Automatic Voter Registration (AVR)

  • Oregon, the first state to implement AVR, saw the highest turnout increase of any state over 2012 – 4.1 percentage points. AVR pro-actively registers citizens at DMV transactions.

Battleground states

  • Five of the six highest-turnout states, and 12 of the top 20, were battleground states.
  • The campaigns dedicated 99% of their ad spending and 95% of campaign visits to the 14 battleground states – well over half going to just four states – FL, NC, OH and PA.
  • The voices of 65% of the electorate – 147 million voters – were left on the sidelines from determining the presidency – living in the 36 non-battlegrounds states whose electoral votes were pre-ordained. That, in fact, is largely what happened.
  • Latino (75%) and Asian American voters (81%) lived disproportionately outside swing states and, as a result, experienced 10-16% less voter contact than their swing state counterparts and a reduced voice in the election of the president.

Lowest ranking states

  • Hawaii, West Virginia, Texas, Tennessee, and Arkansas were at the bottom five for the third consecutive presidential election. None were battleground states. All five cut off the ability to register or update a registration three to four weeks before Election Day.
  • National turnout was reduced by a full 1.5 percentage points due to low turnout in three of the four most populous states – California, New York and Texas.

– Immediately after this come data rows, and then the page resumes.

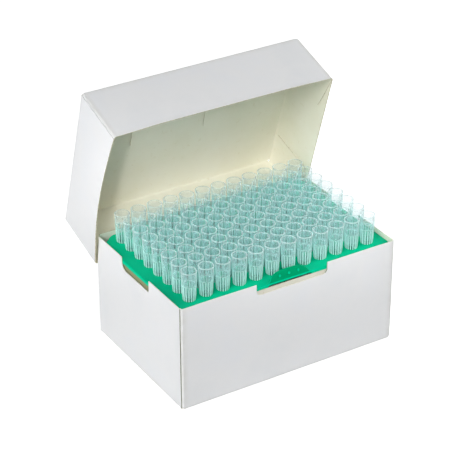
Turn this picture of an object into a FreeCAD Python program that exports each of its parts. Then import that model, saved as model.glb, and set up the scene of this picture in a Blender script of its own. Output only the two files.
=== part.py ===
import FreeCAD, Part
import math
import os

from FreeCAD import Vector, Placement, Rotation

# ---------------------------------------------------------------------------
# Hinged-lid carton holding a rack plate of 96 ribbed pipette tips.
# Millimetres. X runs along the long side, Y from the front wall to the back,
# Z up. The origin is the centre of the carton's underside. The lid stands
# open, as an opened pack does on a bench.
# ---------------------------------------------------------------------------

# board
BOARD = 0.40            # thickness of the folding boxboard
FOLD_R = 1.0            # outer radius of a standing fold

# carton base
LEN = 119.0             # outer length, X
DEP = 81.6              # outer depth, Y
HGT = 55.0              # height of the walls
CREASE_Z = 38.2         # height of the lid's crease on the back wall
LAP_EDGE = 1.1          # side panel's raw edge, back from the corner
FLAP_LEN = 20.0         # glue flaps behind the side panels
FLAP_TOP = 50.0

# lid (dimensions as if closed)
LID_H = 32.8            # height from the crease to the top face
LID_SIDE_GAP = 0.30     # between the lid's glue flaps and the base's walls
LID_OPEN_DEG = 72.5     # opening angle as it stands
SWING_CLEAR = 0.15      # front panel's clearance past the rim as it swings
HINGE_OUT = 0.10        # crease line stands this far off the wall's face
LID_BOW = 3.0           # outward bow of the lid's left panel at mid-edge

# thumb cut-outs in the walls
FRONT_CUT = (-18.9, 20.5, 49.1, 2.6, 2.6)    # x0, x1, bottom z, corner radii
SIDE_CUT = (-11.1, 15.1, 48.7, 1.2, 4.2)     # y0, y1, bottom z, corner radii

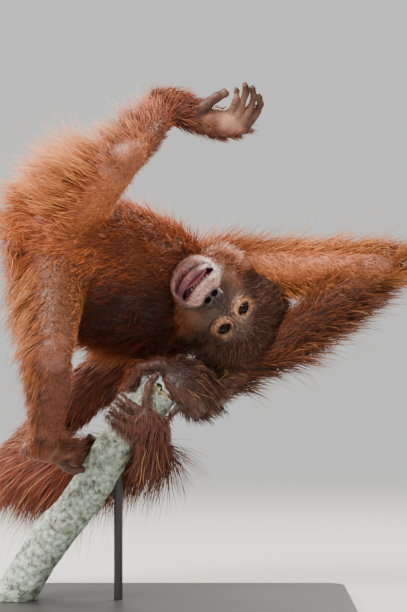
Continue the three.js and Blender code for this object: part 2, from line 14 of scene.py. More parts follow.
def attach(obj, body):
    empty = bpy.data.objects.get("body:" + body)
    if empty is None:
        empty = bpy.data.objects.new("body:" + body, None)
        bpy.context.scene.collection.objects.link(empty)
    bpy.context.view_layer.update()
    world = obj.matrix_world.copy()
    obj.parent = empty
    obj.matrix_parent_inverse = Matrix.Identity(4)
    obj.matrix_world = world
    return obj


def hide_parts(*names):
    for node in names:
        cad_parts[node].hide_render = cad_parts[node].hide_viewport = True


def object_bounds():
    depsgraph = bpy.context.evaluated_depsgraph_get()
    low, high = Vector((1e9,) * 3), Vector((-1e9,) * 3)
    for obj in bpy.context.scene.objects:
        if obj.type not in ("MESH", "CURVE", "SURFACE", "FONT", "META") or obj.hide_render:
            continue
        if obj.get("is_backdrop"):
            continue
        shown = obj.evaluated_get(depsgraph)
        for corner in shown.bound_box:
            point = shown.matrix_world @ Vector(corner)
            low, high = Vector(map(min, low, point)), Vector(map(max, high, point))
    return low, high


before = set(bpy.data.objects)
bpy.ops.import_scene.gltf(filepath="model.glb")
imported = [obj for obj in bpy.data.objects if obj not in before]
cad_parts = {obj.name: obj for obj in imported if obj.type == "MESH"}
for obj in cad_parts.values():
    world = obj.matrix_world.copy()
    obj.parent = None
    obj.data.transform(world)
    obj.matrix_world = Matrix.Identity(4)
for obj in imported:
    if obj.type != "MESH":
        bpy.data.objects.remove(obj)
cad_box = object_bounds()

MM = 0.001
rng = np.random.default_rng(7)

# Lengths of the bones, the branch and the eyes
HUMERUS, FOREARM, FEMUR, TIBIA = 245, 243, 142, 138
BRANCH_RADIUS = 28
BASE_THICKNESS = 14
EYE_RADIUS = 10.5
EYE_SIDE = 19

# The camera of the photograph: level, straight ahead, and this far off the branch
CAMERA_DISTANCE = 3.0
CAMERA_HEIGHT = 0.410
FRAME_HEIGHT = 0.8262
SENSOR = 36.0


def V(*numbers):
    return np.array(numbers, dtype=float)


def unit(vector):
    return vector / np.maximum(np.linalg.norm(vector, axis=-1, keepdims=True), 1e-9)


def norm(vectors):
    return np.linalg.norm(vectors, axis=-1)


def dot(a, b):
    """Products of vectors, row by row."""
    return np.einsum("...i,...i->...", a, b)


def reach(start, length, *way):
    return start + length * unit(V(*way))


def mix(a, b, share):
    return a + (b - a) * share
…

That’s from the executive summary. The full report is here, and the index page with other links is here. I have been saying, and I continue to believe, that the large increase in voter registrations in Harris County was key to the blue surge this past November. It’s absolutely a top priority for 2018, and it needs to be one for Democrats all over the state. The fact that we don’t make it easy to register voters in Texas is just the cross we’re going to have to bear until we are in a position to change the laws. You want to make a difference in 2018? Become a deputy voter registrar, and get busy with it. Link via Rick Hasen, and the Dallas Observer has more.